Setelah semua selesai, aku dan kawanku
berkesempatan untuk berbincang dengan ketua sesepuh Gunung Kelud tadi. Dari
beliau aku mendapatkan bermacam informasi yang cukup membuatku berdecak kagum,
terutama dari segi makna ritualan tersebut. Semua prosesi adat beserta
persyaratannya tersebut sangat syarat akan makna dan petuah bijak. (dan akan
sangat panjang bila dituliskan disini).
Paling tidak, secara kasat mata, upacara ritual
ini menggambarkan bagaimana rasa gotong royong antar masyarakat masih sangat
terjaga. Rasa persatuan dan rasa nasionalisme juga tergambar kental dari
dekorasi tumpeng. Nilai keikhlasan warga yang mau bersusah payah membuat
tumpeng untuk dimakan bersama. Rasa tenggang rasa antar umat beragama yang
ditunjukkan dari doa yang tidak dimonopoli agama mayoritas, serta menunjukkan
bahwa Negeri ini adalah negeri yang suka bersyukur dalam keadaan apapun.

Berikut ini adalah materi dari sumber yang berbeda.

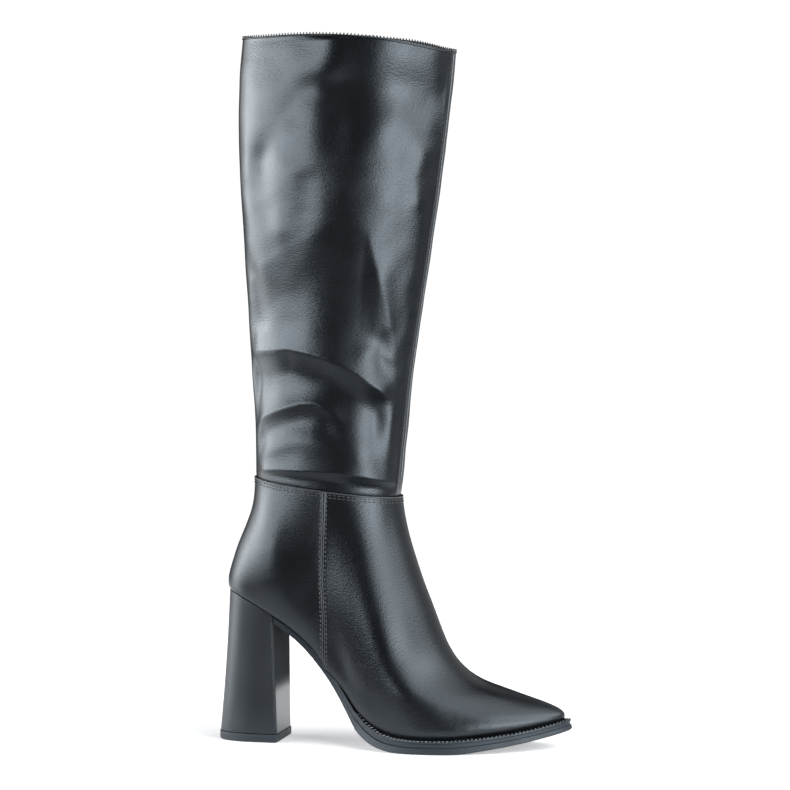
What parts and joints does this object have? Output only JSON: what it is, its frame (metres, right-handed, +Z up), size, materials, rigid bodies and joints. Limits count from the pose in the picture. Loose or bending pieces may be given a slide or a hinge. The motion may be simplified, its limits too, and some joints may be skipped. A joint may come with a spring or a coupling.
{
  "type": "knee-high boot",
  "caption": "Right knee-high boot with a pointed toe, a seamed ankle, a stitched welt, a rubber sole and a tall covered block heel.",
  "frame": {"origin": "on the floor, under the middle of the boot's box", "axes": "+Z up, +X towards the toe, -Y towards the outer side of the leg"},
  "size_m": [0.2426, 0.0908, 0.4768],
  "materials": {
    "foot_leather": "smooth black leather, soft gloss",
    "leg_leather": "smooth black leather, soft gloss, softly creased",
    "sock": "matte lining leather",
    "sole_rubber": "matte dark grey rubber",
    "welt": "satin dark grey, stitched",
    "heel_cover": "satin black leather over a block",
    "lift_rubber": "matte dark grey rubber"
  },
  "bodies": {
    "root": {"upper": "foot_leather", "shaft": "leg_leather", "insole": "sock", "outsole": "sole_rubber", "welt": "welt", "heel": "heel_cover", "top_lift": "lift_rubber"}
  },
  "joints": []
}
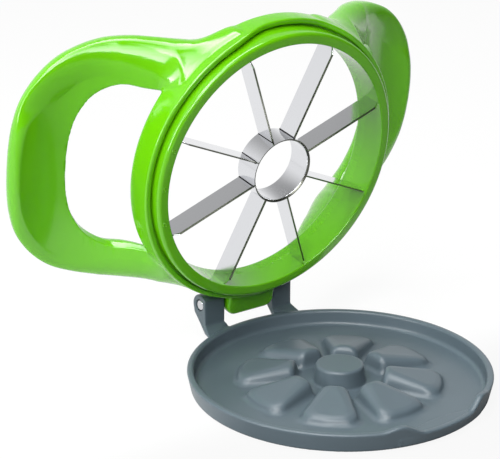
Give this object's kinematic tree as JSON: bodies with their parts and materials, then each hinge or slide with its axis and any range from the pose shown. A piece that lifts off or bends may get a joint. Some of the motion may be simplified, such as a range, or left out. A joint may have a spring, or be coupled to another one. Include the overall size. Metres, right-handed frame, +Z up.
{
  "type": "apple slicer wedger press",
  "caption": "Round apple slicer on two loop handles, hinged to a shallow grey tray whose bosses push the wedges and the core through the blades.",
  "frame": {"origin": "centre of the tray's underside", "axes": "+Z up from the table, +X along the hinge pin towards the right handle seen from the notch, +Y from the finger notch towards the hinge"},
  "size_m": [0.183, 0.1383, 0.1281],
  "materials": {
    "presser_tray": "satin",
    "hinge_pin": "bright",
    "handle_frame": "gloss",
    "blade_retaining_collar": "gloss",
    "blade_1": "polished",
    "blade_2": "polished",
    "blade_3": "polished",
    "blade_4": "polished",
    "blade_5": "polished",
    "blade_6": "polished",
    "blade_7": "polished",
    "blade_8": "polished",
    "core_cutter": "polished"
  },
  "bodies": {
    "tray": {"presser_tray": "presser_tray", "hinge_pin": "hinge_pin"},
    "slicer_frame": {"handle_frame": "handle_frame", "blade_retaining_collar": "blade_retaining_collar", "blade_1": "blade_1", "blade_2": "blade_2", "blade_3": "blade_3", "blade_4": "blade_4", "blade_5": "blade_5", "blade_6": "blade_6", "blade_7": "blade_7", "blade_8": "blade_8", "core_cutter": "core_cutter"}
  },
  "joints": [
    {"name": "frame_hinge", "type": "hinge", "parent": "tray", "child": "slicer_frame", "pos_m": [0, 0.05898, 0.01579], "axis": [-1, 0, 0], "range_deg": [-79.74, 60]}
  ]
}
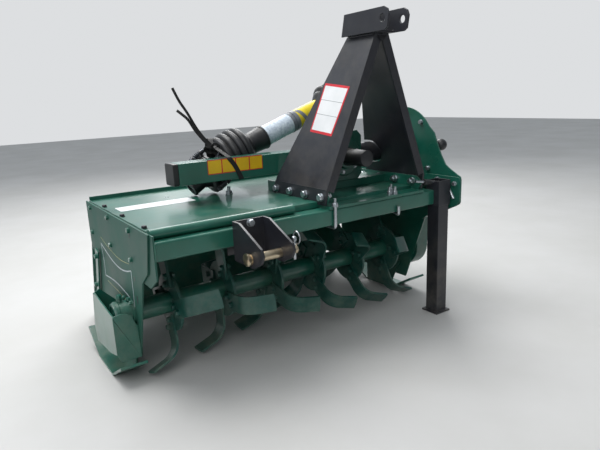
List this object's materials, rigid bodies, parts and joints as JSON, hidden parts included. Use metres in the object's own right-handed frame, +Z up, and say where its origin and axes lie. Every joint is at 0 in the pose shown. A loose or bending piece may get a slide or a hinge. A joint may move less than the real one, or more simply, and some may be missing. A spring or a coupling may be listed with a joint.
{
  "type": "tractor rotary tiller",
  "caption": "Rear-mounted rotary tiller with bent tines, hooded deck, leaning hitch frame, gear side drive, hinged tailboard and parking stand.",
  "frame": {"origin": "centre of the whole outline at floor level", "axes": "+X along the rotor from the free bearing to the side drive, +Y rearward away from the tractor, +Z up"},
  "size_m": [1.436, 1.14, 1.208],
  "materials": {
    "green_paint": "dark green gloss paint",
    "black_paint": "black satin paint",
    "zinc_steel": "bright zinc plate",
    "yellow_zinc": "yellow zinc plate",
    "black_plastic": "black moulded plastic",
    "grey_plastic": "pale wrapped sleeve",
    "yellow_plastic": "yellow guard tube",
    "nylon": "black nylon",
    "cast_black": "black painted cast housing"
  },
  "bodies": {
    "frame": {"arm_end_cap": "black_plastic", "beam_clamps": "zinc_steel", "bearing_guard": "green_paint", "bearing_housing": "green_paint", "drive_tube": "green_paint", "end_plate_left": "green_paint", "end_plate_right": "green_paint", "front_beam": "green_paint", "gearbox": "green_paint", "hitch_bracket": "black_paint", "hitch_clamp": "black_paint", "hitch_pin": "yellow_zinc", "hood_deck": "green_paint", "hood_end_left": "green_paint", "hood_end_right": "green_paint", "hood_rib": "green_paint", "input_shaft_cap": "black_plastic", "mast_left": "black_paint", "mast_right": "black_paint", "mount_bracket": "green_paint", "shaft_bell": "black_plastic", "shaft_bell_far": "black_plastic", "shaft_clutch": "cast_black", "shaft_collar": "black_plastic", "shaft_guard_inner": "yellow_plastic", "shaft_guard_outer": "grey_plastic", "shaft_joint": "zinc_steel", "shaft_strap": "nylon", "shoe_left": "green_paint", "shoe_right": "green_paint", "side_case": "green_paint", "stand_guide": "black_paint", "support_arm": "green_paint", "tail_hinge": "green_paint", "top_clevis": "black_paint"},
    "rotor": {"rotor_pipe": "green_paint", "rotor_flange_1": "green_paint", "rotor_flange_2": "green_paint", "rotor_flange_3": "green_paint", "rotor_flange_4": "green_paint", "rotor_flange_5": "green_paint", "rotor_flange_6": "green_paint"},
    "tailboard": {"tailboard": "green_paint"},
    "parking_stand": {"parking_stand": "black_paint"}
  },
  "joints": [
    {"name": "rotor_spin", "type": "hinge", "parent": "frame", "child": "rotor", "pos_m": [0, -0.113, 0.24], "axis": [1, 0, 0], "continuous": true},
    {"name": "tailboard_lift", "type": "hinge", "parent": "frame", "child": "tailboard", "pos_m": [0, 0.378, 0.536], "axis": [1, 0, 0], "range_deg": [0, 55]},
    {"name": "stand_slide", "type": "slide", "parent": "frame", "child": "parking_stand", "axis": [0, 0, 1], "range_m": [0, 0.26]}
  ]
}
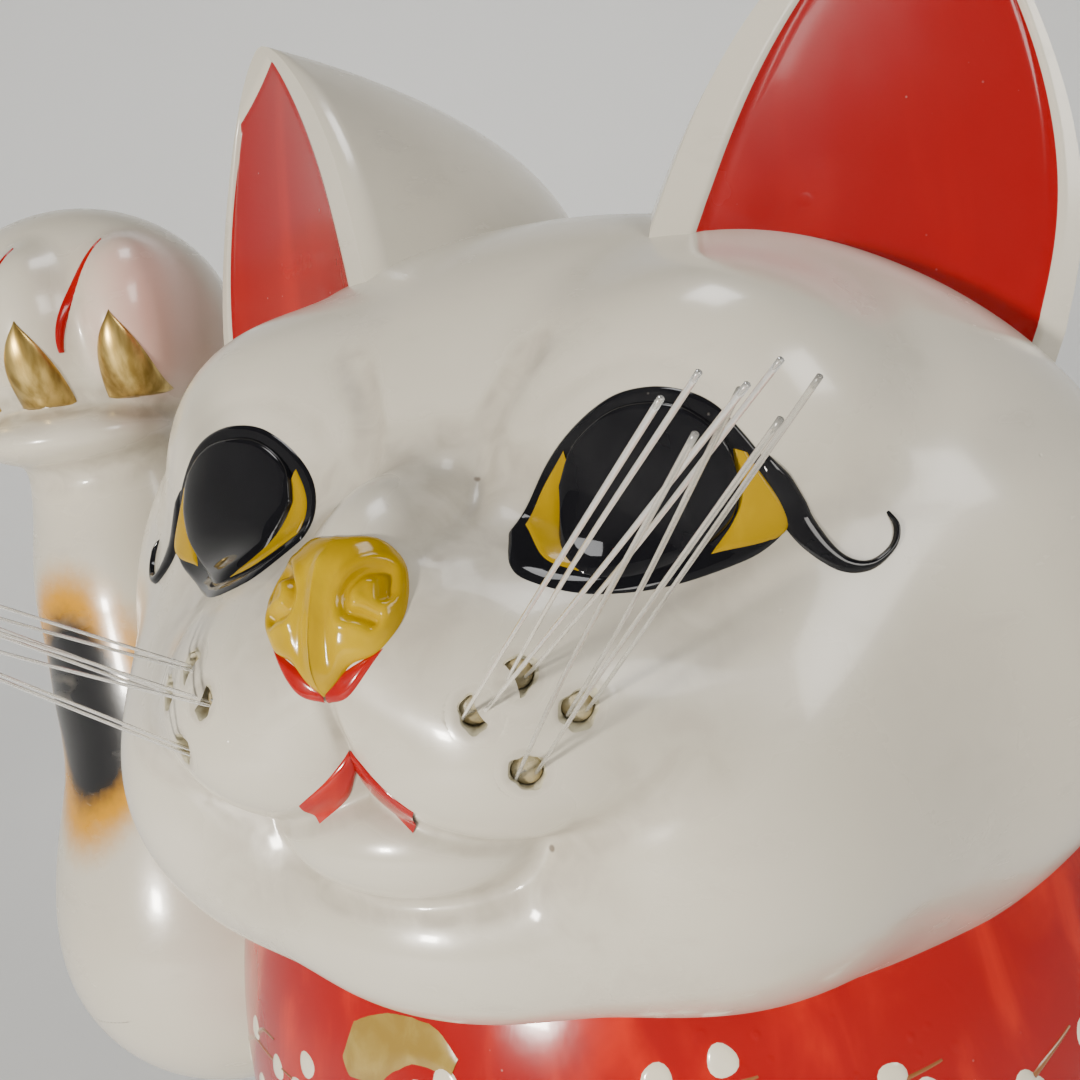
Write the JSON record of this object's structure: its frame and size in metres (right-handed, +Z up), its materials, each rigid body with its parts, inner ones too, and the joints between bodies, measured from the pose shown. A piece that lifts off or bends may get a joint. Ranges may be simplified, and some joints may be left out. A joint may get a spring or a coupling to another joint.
{
  "type": "beckoning cat figurine",
  "caption": "Large seated glazed ceramic cat with one foreleg raised beside its head, a wide red collar, nylon whiskers, a coin slot in its back and a rubber stopper in its base.",
  "frame": {"origin": "on the ground, on the underside of the base plate under the middle of the body", "axes": "+Z up, the cat faces -Y and its own left side is +X, the raised foreleg is on -X"},
  "size_m": [0.3915, 0.3556, 0.5016],
  "materials": {
    "glaze": "warm off-white gloss glaze with fine dark specks",
    "red_enamel": "brushed glossy red overglaze enamel",
    "black_enamel": "thick glossy black enamel",
    "yellow_enamel": "glossy yellow enamel",
    "gold_paint": "brushed metallic gold paint",
    "bisque": "unglazed fired clay",
    "nylon": "clear glossy nylon filament",
    "glue": "yellowed clear glue",
    "stopper_rubber": "matt black rubber"
  },
  "bodies": {
    "root": {"body_casting": "glaze", "base_plate": "bisque", "head_casting": "glaze", "left_ear": "glaze", "right_ear": "glaze", "collar_band": "red_enamel", "raised_foreleg": "glaze", "standing_foreleg": "glaze", "left_hind_paw": "glaze", "right_hind_paw": "glaze", "tail": "glaze", "whisker_left_1": "nylon", "whisker_left_2": "nylon", "whisker_left_3": "nylon", "whisker_left_4": "nylon", "whisker_right_1": "nylon", "whisker_right_2": "nylon", "whisker_right_3": "nylon", "whisker_right_4": "nylon", "glue_left_1": "glue", "glue_left_2": "glue", "glue_left_3": "glue", "glue_left_4": "glue", "glue_right_1": "glue", "glue_right_2": "glue", "glue_right_3": "glue", "glue_right_4": "glue"},
    "stopper": {"base_stopper": "stopper_rubber"}
  },
  "joints": [
    {"name": "stopper_pull", "type": "slide", "parent": "root", "child": "stopper", "axis": [0, 0, -1], "range_m": [0, 0.04]}
  ]
}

dok. pribadi: gotong royong mengangkat salah satu tumpeng utama
Inilah yang seharusnya kita pelajari, mempelajari
budaya sendiri yang sangat kaya akan makna. Mempelajari dan menyerap
saripatinya sehingga membuat kita lebih arif dalam bertindak-tanduk.
Mungkin sebagian berfikir bahwa budaya ini
bertentangan dengan kepercayaan tertentu. Namun sungguh, bila kita belajar
melihatnya dengan lebih dalam, tidak hanya permukaannya saja, kita akan
menemukan nilai yang begitu luhur di dalamnya.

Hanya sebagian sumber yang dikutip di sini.